Introduction. Promoting sustainable careers is a strategic challenge for public organizations, where aging workforces and limited mobility constrain opportunities for growth. Human Capital Sustainability Leadership (HCSL) is a leadership style oriented toward ethical, sustainable, and mindful use of human resources. By shaping a supportive Feedback Environment (FBE), leaders can foster developmental perceptions of performance appraisal (DEV), encouraging employees to view appraisal as an opportunity for growth rather than as a control tool. However, the conversion of supportive contexts (FBE) into developmental appraisal reactions (DEV) may depend on employees' Feedback Orientation (FO), which in this study is explicitly tested as a moderator, capturing the degree to which individuals value, seek, and use feedback at work.

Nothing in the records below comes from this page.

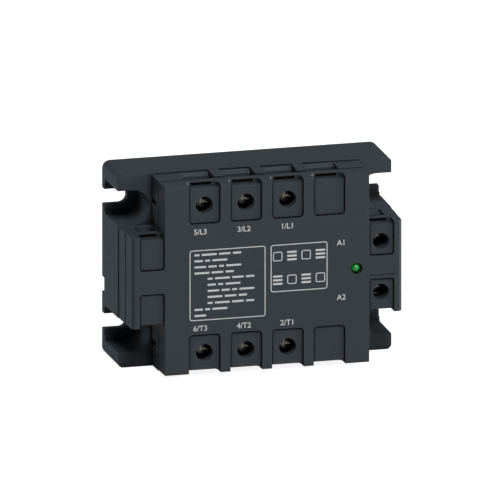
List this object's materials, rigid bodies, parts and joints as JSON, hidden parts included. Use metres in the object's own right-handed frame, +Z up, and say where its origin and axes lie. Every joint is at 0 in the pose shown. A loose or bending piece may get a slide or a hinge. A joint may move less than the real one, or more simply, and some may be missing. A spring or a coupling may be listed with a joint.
{
  "type": "solid state relay",
  "caption": "Panel-mount three-phase solid state relay: flat back with open side slots, screw-clamp wire terminals top and bottom, control terminals at the right, green indicator.",
  "frame": {"origin": "centre of the flat back that lies on the heat sink", "axes": "+X along the relay's width to the right, +Y out of the back into the heat sink, +Z up; the front faces -Y"},
  "size_m": [0.105, 0.0402, 0.074],
  "materials": {
    "anthracite_plastic": "satin",
    "aluminium": "satin",
    "print_ink": "matte",
    "green_lens": "gloss",
    "ceramic": "matte",
    "silicon": "satin",
    "filling": "satin",
    "tinned_pins": "satin",
    "copper": "satin",
    "board_green": "satin",
    "black_component": "matte",
    "resistor_body": "satin",
    "capacitor_body": "gloss",
    "varistor_body": "gloss",
    "led_body": "gloss",
    "zinc_steel": "satin"
  },
  "bodies": {
    "relay": {"base_plate": "aluminium", "base_screws": "zinc_steel", "housing": "anthracite_plastic", "terminal_frame": "anthracite_plastic", "front_cover": "anthracite_plastic", "light_guide": "green_lens", "front_print": "print_ink", "substrate_l1": "ceramic", "substrate_l2": "ceramic", "substrate_l3": "ceramic", "thyristor_chips": "silicon", "potting": "filling", "gate_pins": "tinned_pins", "bar_l1": "copper", "bar_l2": "copper", "bar_l3": "copper", "bar_t1": "copper", "bar_t2": "copper", "bar_t3": "copper", "bar_a1": "copper", "bar_a2": "copper", "terminal_nuts": "zinc_steel", "control_nuts": "zinc_steel", "control_board": "board_green", "optocouplers": "black_component", "gate_resistors": "resistor_body", "snubber_capacitors": "capacitor_body", "varistors": "varistor_body", "input_regulator": "black_component", "input_diode": "black_component", "status_led": "led_body"},
    "clamp_l1_body": {"clamp_l1": "zinc_steel"},
    "screw_l1_body": {"screw_l1": "zinc_steel"},
    "clamp_l2_body": {"clamp_l2": "zinc_steel"},
    "screw_l2_body": {"screw_l2": "zinc_steel"},
    "clamp_l3_body": {"clamp_l3": "zinc_steel"},
    "screw_l3_body": {"screw_l3": "zinc_steel"},
    "clamp_t1_body": {"clamp_t1": "zinc_steel"},
    "screw_t1_body": {"screw_t1": "zinc_steel"},
    "clamp_t2_body": {"clamp_t2": "zinc_steel"},
    "screw_t2_body": {"screw_t2": "zinc_steel"},
    "clamp_t3_body": {"clamp_t3": "zinc_steel"},
    "screw_t3_body": {"screw_t3": "zinc_steel"},
    "clamp_a1_body": {"clamp_a1": "zinc_steel"},
    "screw_a1_body": {"screw_a1": "zinc_steel"},
    "clamp_a2_body": {"clamp_a2": "zinc_steel"},
    "screw_a2_body": {"screw_a2": "zinc_steel"}
  },
  "joints": [
    {"name": "lift_l1", "type": "slide", "parent": "relay", "child": "clamp_l1_body", "axis": [0, 1, 0], "range_m": [0, 0.0055]},
    {"name": "turn_l1", "type": "hinge", "parent": "clamp_l1_body", "child": "screw_l1_body", "pos_m": [0.00794, -0.0325, 0.0282], "axis": [0, 1, 0], "range_deg": [0, 2829]},
    {"name": "lift_l2", "type": "slide", "parent": "relay", "child": "clamp_l2_body", "axis": [0, 1, 0], "range_m": [0, 0.0055]},
    {"name": "turn_l2", "type": "hinge", "parent": "clamp_l2_body", "child": "screw_l2_body", "pos_m": [-0.00794, -0.0325, 0.0282], "axis": [0, 1, 0], "range_deg": [0, 2829]},
    {"name": "lift_l3", "type": "slide", "parent": "relay", "child": "clamp_l3_body", "axis": [0, 1, 0], "range_m": [0, 0.0055]},
    {"name": "turn_l3", "type": "hinge", "parent": "clamp_l3_body", "child": "screw_l3_body", "pos_m": [-0.02381, -0.0325, 0.0282], "axis": [0, 1, 0], "range_deg": [0, 2829]},
    {"name": "lift_t1", "type": "slide", "parent": "relay", "child": "clamp_t1_body", "axis": [0, 1, 0], "range_m": [0, 0.0055]},
    {"name": "turn_t1", "type": "hinge", "parent": "clamp_t1_body", "child": "screw_t1_body", "pos_m": [0.00794, -0.0325, -0.0282], "axis": [0, 1, 0], "range_deg": [0, 2829]},
    {"name": "lift_t2", "type": "slide", "parent": "relay", "child": "clamp_t2_body", "axis": [0, 1, 0], "range_m": [0, 0.0055]},
    {"name": "turn_t2", "type": "hinge", "parent": "clamp_t2_body", "child": "screw_t2_body", "pos_m": [-0.00794, -0.0325, -0.0282], "axis": [0, 1, 0], "range_deg": [0, 2829]},
    {"name": "lift_t3", "type": "slide", "parent": "relay", "child": "clamp_t3_body", "axis": [0, 1, 0], "range_m": [0, 0.0055]},
    {"name": "turn_t3", "type": "hinge", "parent": "clamp_t3_body", "child": "screw_t3_body", "pos_m": [-0.02381, -0.0325, -0.0282], "axis": [0, 1, 0], "range_deg": [0, 2829]},
    {"name": "lift_a1", "type": "slide", "parent": "relay", "child": "clamp_a1_body", "axis": [0, 1, 0], "range_m": [0, 0.0032]},
    {"name": "turn_a1", "type": "hinge", "parent": "clamp_a1_body", "child": "screw_a1_body", "pos_m": [0.0436, -0.0302, 0.0097], "axis": [0, 1, 0], "range_deg": [0, 2305]},
    {"name": "lift_a2", "type": "slide", "parent": "relay", "child": "clamp_a2_body", "axis": [0, 1, 0], "range_m": [0, 0.0032]},
    {"name": "turn_a2", "type": "hinge", "parent": "clamp_a2_body", "child": "screw_a2_body", "pos_m": [0.0436, -0.0302, -0.0097], "axis": [0, 1, 0], "range_deg": [0, 2305]}
  ],
  "couplings": [
    {"joint": "turn_l1", "follows": "lift_l1", "rad_per_m": 8976},
    {"joint": "turn_l2", "follows": "lift_l2", "rad_per_m": 8976},
    {"joint": "turn_l3", "follows": "lift_l3", "rad_per_m": 8976},
    {"joint": "turn_t1", "follows": "lift_t1", "rad_per_m": 8976},
    {"joint": "turn_t2", "follows": "lift_t2", "rad_per_m": 8976},
    {"joint": "turn_t3", "follows": "lift_t3", "rad_per_m": 8976},
    {"joint": "turn_a1", "follows": "lift_a1", "rad_per_m": 12566},
    {"joint": "turn_a2", "follows": "lift_a2", "rad_per_m": 12566}
  ]
}
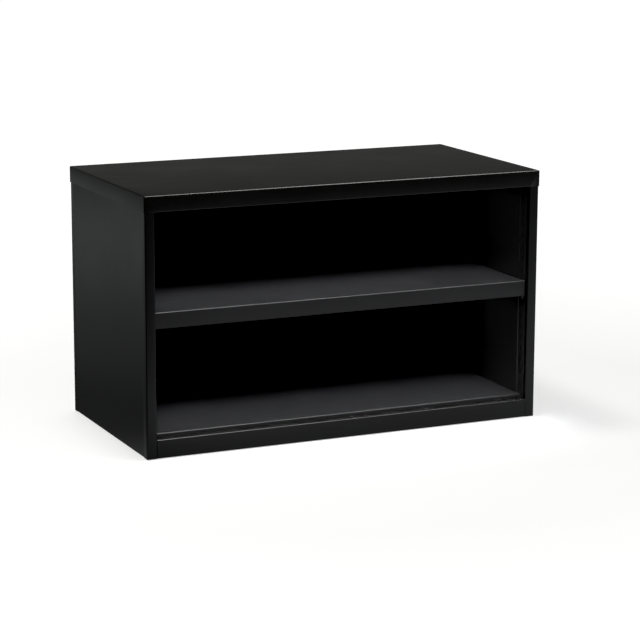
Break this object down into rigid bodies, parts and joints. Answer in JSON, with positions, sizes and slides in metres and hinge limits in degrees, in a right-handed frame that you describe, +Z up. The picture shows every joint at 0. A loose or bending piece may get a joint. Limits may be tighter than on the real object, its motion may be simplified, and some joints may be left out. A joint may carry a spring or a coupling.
{
  "type": "open storage cabinet",
  "caption": "Low, wide open storage cabinet in black sheet steel with a folded top cap, an adjustable shelf, a raised bottom shelf and levelling glides.",
  "frame": {"origin": "on the floor, under the middle of the cabinet's overall box", "axes": "+Z up, +X along the width to the right, the open front faces -Y"},
  "size_m": [0.914, 0.465, 0.551],
  "materials": {
    "case_paint": "black powder coat, fine satin texture",
    "shelf_paint": "black powder coat, fine satin texture",
    "zinc": "zinc plated",
    "black_zinc": "black zinc plated",
    "glide_plastic": "black moulded nylon"
  },
  "bodies": {
    "case": {"top_cap": "case_paint", "top_stiffener": "case_paint", "front_header": "case_paint", "rear_header": "case_paint", "left_side_panel": "case_paint", "right_side_panel": "case_paint", "left_liner": "case_paint", "right_liner": "case_paint", "left_front_upright": "case_paint", "right_front_upright": "case_paint", "left_rear_upright": "case_paint", "right_rear_upright": "case_paint", "back_panel": "case_paint", "base_front_rail": "case_paint", "base_rear_rail": "case_paint", "left_base_rail": "case_paint", "right_base_rail": "case_paint", "bottom_shelf": "case_paint", "bottom_shelf_stiffener": "case_paint", "left_front_shelf_clip": "zinc", "right_front_shelf_clip": "zinc", "left_rear_shelf_clip": "zinc", "right_rear_shelf_clip": "zinc", "left_front_glide_bracket": "case_paint", "right_front_glide_bracket": "case_paint", "left_rear_glide_bracket": "case_paint", "right_rear_glide_bracket": "case_paint", "left_front_glide_nut": "zinc", "right_front_glide_nut": "zinc", "left_rear_glide_nut": "zinc", "right_rear_glide_nut": "zinc", "back_panel_screws": "zinc", "cap_screws": "black_zinc"},
    "shelf": {"adjustable_shelf": "shelf_paint", "shelf_stiffener": "shelf_paint"},
    "left_front_foot": {"left_front_glide_foot": "glide_plastic"},
    "left_front_stem": {"left_front_glide_stem": "zinc"},
    "right_front_foot": {"right_front_glide_foot": "glide_plastic"},
    "right_front_stem": {"right_front_glide_stem": "zinc"},
    "left_rear_foot": {"left_rear_glide_foot": "glide_plastic"},
    "left_rear_stem": {"left_rear_glide_stem": "zinc"},
    "right_rear_foot": {"right_rear_glide_foot": "glide_plastic"},
    "right_rear_stem": {"right_rear_glide_stem": "zinc"}
  },
  "joints": [
    {"name": "shelf_lift", "type": "slide", "parent": "case", "child": "shelf", "axis": [0, 0, 1], "range_m": [0, 0.2]},
    {"name": "left_front_glide_drop", "type": "slide", "parent": "case", "child": "left_front_foot", "axis": [0, 0, -1], "range_m": [0, 0.015]},
    {"name": "left_front_glide_turn", "type": "hinge", "parent": "left_front_foot", "child": "left_front_stem", "pos_m": [-0.415, -0.187, 0.02], "axis": [0, 0, -1], "range_deg": [0, 4320]},
    {"name": "right_front_glide_drop", "type": "slide", "parent": "case", "child": "right_front_foot", "axis": [0, 0, -1], "range_m": [0, 0.015]},
    {"name": "right_front_glide_turn", "type": "hinge", "parent": "right_front_foot", "child": "right_front_stem", "pos_m": [0.415, -0.187, 0.02], "axis": [0, 0, -1], "range_deg": [0, 4320]},
    {"name": "left_rear_glide_drop", "type": "slide", "parent": "case", "child": "left_rear_foot", "axis": [0, 0, -1], "range_m": [0, 0.015]},
    {"name": "left_rear_glide_turn", "type": "hinge", "parent": "left_rear_foot", "child": "left_rear_stem", "pos_m": [-0.415, 0.187, 0.02], "axis": [0, 0, -1], "range_deg": [0, 4320]},
    {"name": "right_rear_glide_drop", "type": "slide", "parent": "case", "child": "right_rear_foot", "axis": [0, 0, -1], "range_m": [0, 0.015]},
    {"name": "right_rear_glide_turn", "type": "hinge", "parent": "right_rear_foot", "child": "right_rear_stem", "pos_m": [0.415, 0.187, 0.02], "axis": [0, 0, -1], "range_deg": [0, 4320]}
  ],
  "couplings": [
    {"joint": "left_front_glide_drop", "follows": "left_front_glide_turn", "m_per_rad": 0.00019894},
    {"joint": "right_front_glide_drop", "follows": "right_front_glide_turn", "m_per_rad": 0.00019894},
    {"joint": "left_rear_glide_drop", "follows": "left_rear_glide_turn", "m_per_rad": 0.00019894},
    {"joint": "right_rear_glide_drop", "follows": "right_rear_glide_turn", "m_per_rad": 0.00019894}
  ]
}
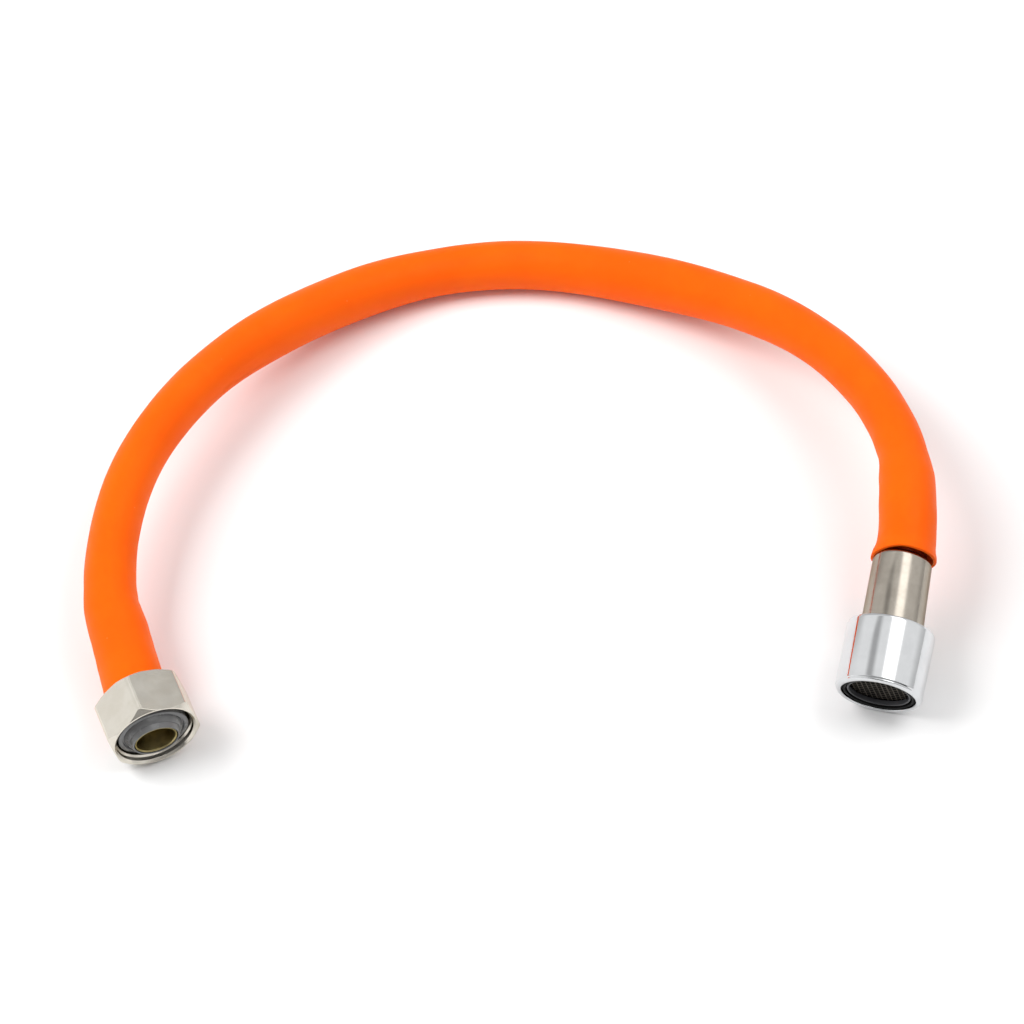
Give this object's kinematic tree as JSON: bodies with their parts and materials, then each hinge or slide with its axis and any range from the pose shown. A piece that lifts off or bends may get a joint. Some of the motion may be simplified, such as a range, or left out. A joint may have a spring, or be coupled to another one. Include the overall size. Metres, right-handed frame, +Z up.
{
  "type": "faucet extension hose",
  "caption": "Bendable faucet extension hose in an orange silicone sleeve, with a hex union nut on the tap end and a chrome aerator on the outlet end.",
  "frame": {"origin": "the table under the middle of the horseshoe, centred between the part's left, right, front and back ends", "axes": "+X to the outlet's side, +Y towards the back of the arc, +Z up"},
  "size_m": [0.2418, 0.1914, 0.0343],
  "materials": {
    "orange_silicone": "matte silicone, faintly dusty",
    "nickel_plated_brass": "nickel plated brass, satin bright",
    "chrome_plated_brass": "polished chrome plate",
    "satin_steel": "satin turned steel",
    "gooseneck_wire": "bright drawn steel wire",
    "sieve_steel": "woven stainless sieve",
    "brass": "turned brass, dull inside",
    "grey_rubber": "smooth grey rubber",
    "black_rubber": "matte black rubber",
    "black_plastic": "fine matte moulded plastic",
    "dark_grey_plastic": "satin moulded plastic",
    "cream_tube": "smooth extruded tube"
  },
  "bodies": {
    "hose": {"silicone_sleeve": "orange_silicone", "gooseneck_round_wire": "gooseneck_wire", "gooseneck_wedge_wire": "gooseneck_wire", "inner_hose": "cream_tube", "inlet_ferrule": "satin_steel", "inlet_nipple": "brass", "inlet_gasket": "grey_rubber", "outlet_ferrule": "satin_steel", "outlet_nipple": "brass"},
    "nut": {"union_nut": "nickel_plated_brass"},
    "cartridge": {"cartridge_body": "black_plastic", "insert_ring": "dark_grey_plastic", "outlet_grid": "black_plastic", "lower_screen": "sieve_steel", "upper_screen": "sieve_steel", "jet_disc": "black_plastic", "aerator_washer": "black_rubber", "filter_dome": "sieve_steel"},
    "housing": {"aerator_housing": "chrome_plated_brass"}
  },
  "joints": [
    {"name": "nut_spin", "type": "hinge", "parent": "hose", "child": "nut", "pos_m": [-0.0978, -0.0903, 0.0134], "axis": [0.3827, -0.9238, -0.0087], "continuous": true},
    {"name": "aerator_advance", "type": "slide", "parent": "hose", "child": "cartridge", "axis": [-0.2288, -0.9384, -0.2588], "range_m": [0, 0.00601]},
    {"name": "aerator_turn", "type": "hinge", "parent": "cartridge", "child": "housing", "pos_m": [0.1013, -0.0765, 0.01166], "axis": [-0.2288, -0.9384, -0.2588], "range_deg": [0, 2160]}
  ],
  "couplings": [
    {"joint": "aerator_advance", "follows": "aerator_turn", "m_per_rad": 0.00015915}
  ]
}
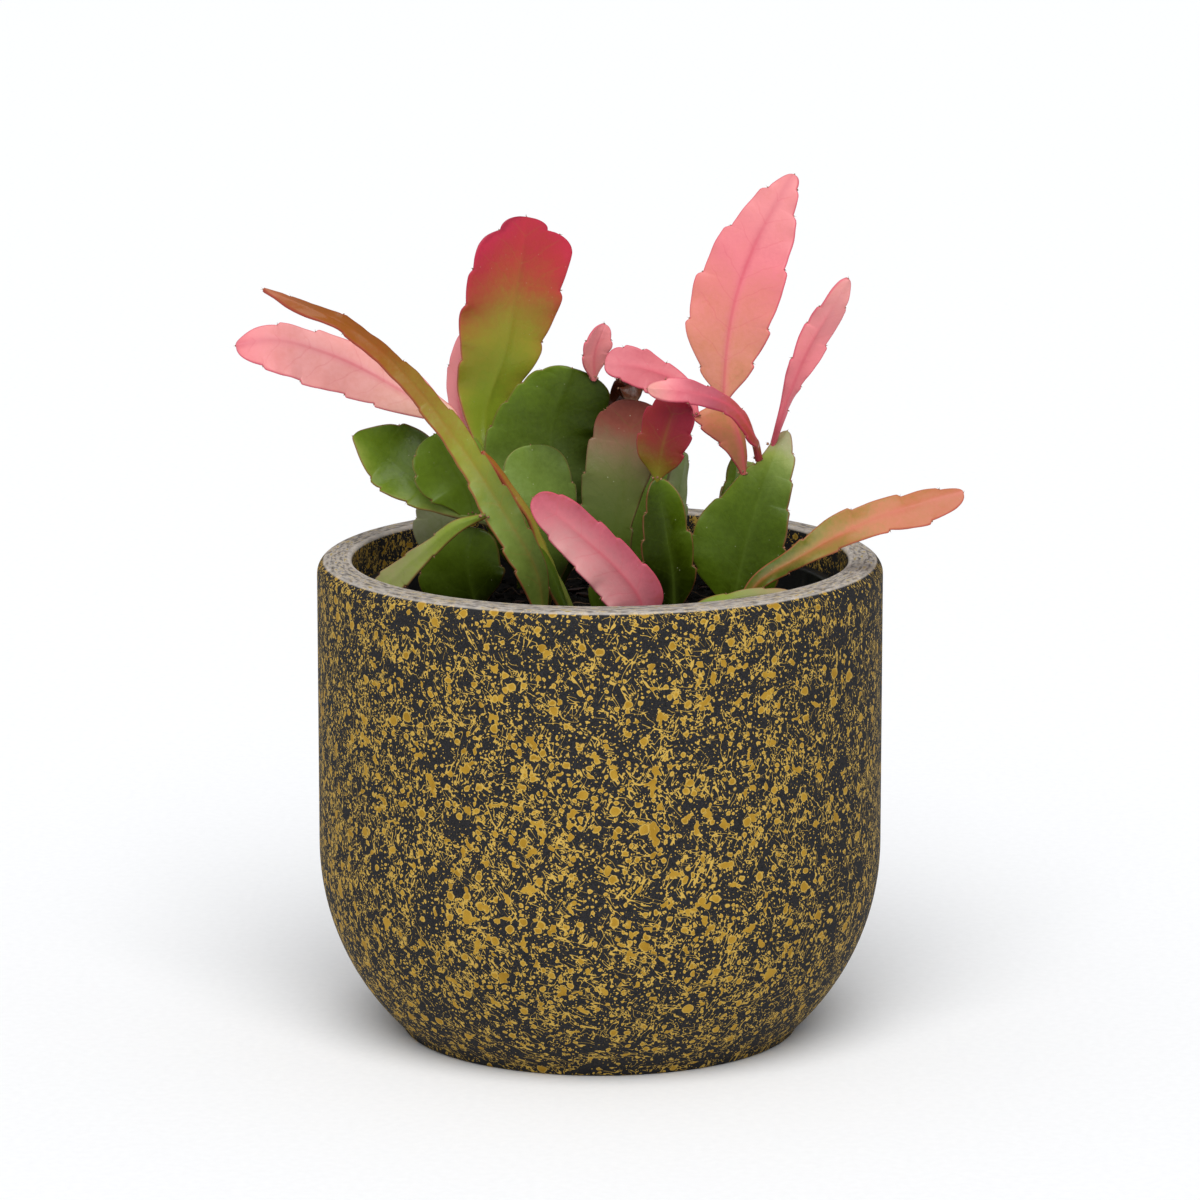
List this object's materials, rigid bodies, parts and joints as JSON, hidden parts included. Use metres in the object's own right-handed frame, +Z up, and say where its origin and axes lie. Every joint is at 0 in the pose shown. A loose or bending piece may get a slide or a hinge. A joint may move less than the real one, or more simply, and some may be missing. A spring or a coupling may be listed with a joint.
{
  "type": "potted rhipsalis",
  "caption": "Flat-stemmed rhipsalis with notched green and pink stem segments, in a black nursery pot inside a round speckled planter.",
  "frame": {"origin": "centre of the planter's flat underside", "axes": "+Z up, +X to the right and +Y away when the plant is looked at as in the picture"},
  "size_m": [0.1666, 0.1304, 0.1989],
  "materials": {
    "planter_clay": "matt charcoal stoneware with ochre gold splatter",
    "pot_plastic": "black moulded plastic",
    "soil_peat": "dark crumbly peat",
    "stem_green": "waxy dark green skin",
    "stem_leaf_green": "waxy fresh green skin",
    "stem_pink": "waxy pink skin",
    "stem_crimson": "waxy crimson skin fading to green",
    "stem_bronze": "waxy bronzed orange to olive skin",
    "stem_brown": "dry withered skin"
  },
  "bodies": {
    "root": {"planter": "planter_clay", "nursery_pot": "pot_plastic", "potting_soil": "soil_peat", "stem_round_middle": "stem_green", "stem_large_green": "stem_green", "stem_crimson_tall": "stem_crimson", "stem_pink_sliver": "stem_pink", "stem_left_base": "stem_green", "stem_spoon_left": "stem_leaf_green", "stem_round_left": "stem_green", "stem_pink_left": "stem_pink", "stem_left_back": "stem_leaf_green", "stem_long_arching": "stem_bronze", "stem_pale_low": "stem_leaf_green", "stem_olive_edge": "stem_bronze", "stem_narrow_edge": "stem_leaf_green", "stem_pink_bud": "stem_pink", "stem_withered_tip": "stem_brown", "stem_dusky_middle": "stem_green", "stem_folded_green": "stem_leaf_green", "stem_crimson_small": "stem_crimson", "stem_back_sliver": "stem_green", "stem_right_green": "stem_leaf_green", "stem_right_back": "stem_green", "stem_salmon_short": "stem_pink", "stem_pink_behind": "stem_pink", "stem_pink_tall": "stem_pink", "stem_pink_front": "stem_pink", "stem_pink_slender": "stem_pink", "stem_right_reaching": "stem_bronze", "stem_low_front": "stem_leaf_green", "stem_rose_front": "stem_pink", "stem_olive_low": "stem_green", "stem_back_left_low": "stem_green", "stem_back_right_low": "stem_green", "stem_back_corner_low": "stem_leaf_green"}
  },
  "joints": []
}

Purpose. This study tests whether FBE and DEV sequentially mediate the relationship between HCSL and Career Sustainability (CS), and whether FO moderates the FBE → DEV pathway.
Method. A moderated serial mediation model (PROCESS Model 91, Hayes) was tested with survey data from 320 employees in a large Italian public administration.
Results. HCSL showed no direct effect on CS. Its influence was fully indirect: HCSL enhanced FBE, which promoted DEV, ultimately increasing CS. FO significantly moderated the FBE → DEV link, amplifying the serial indirect effect of HCSL on CS.
Conclusions. The study shows that Human Capital Sustainability Leadership does not directly predict Career Sustainability, but operates indirectly by fostering supportive Feedback Environments and strengthening employees' developmental perceptions of performance appraisal. Moreover, employees' Feedback Orientation plays a crucial moderating role, enhancing the translation of supportive contexts into developmental appraisal reactions. These findings suggest that in public administration, leadership behaviors that promote sustainable use of human resources can enhance career sustainability primarily through the creation of favorable feedback conditions and employees' receptivity to them.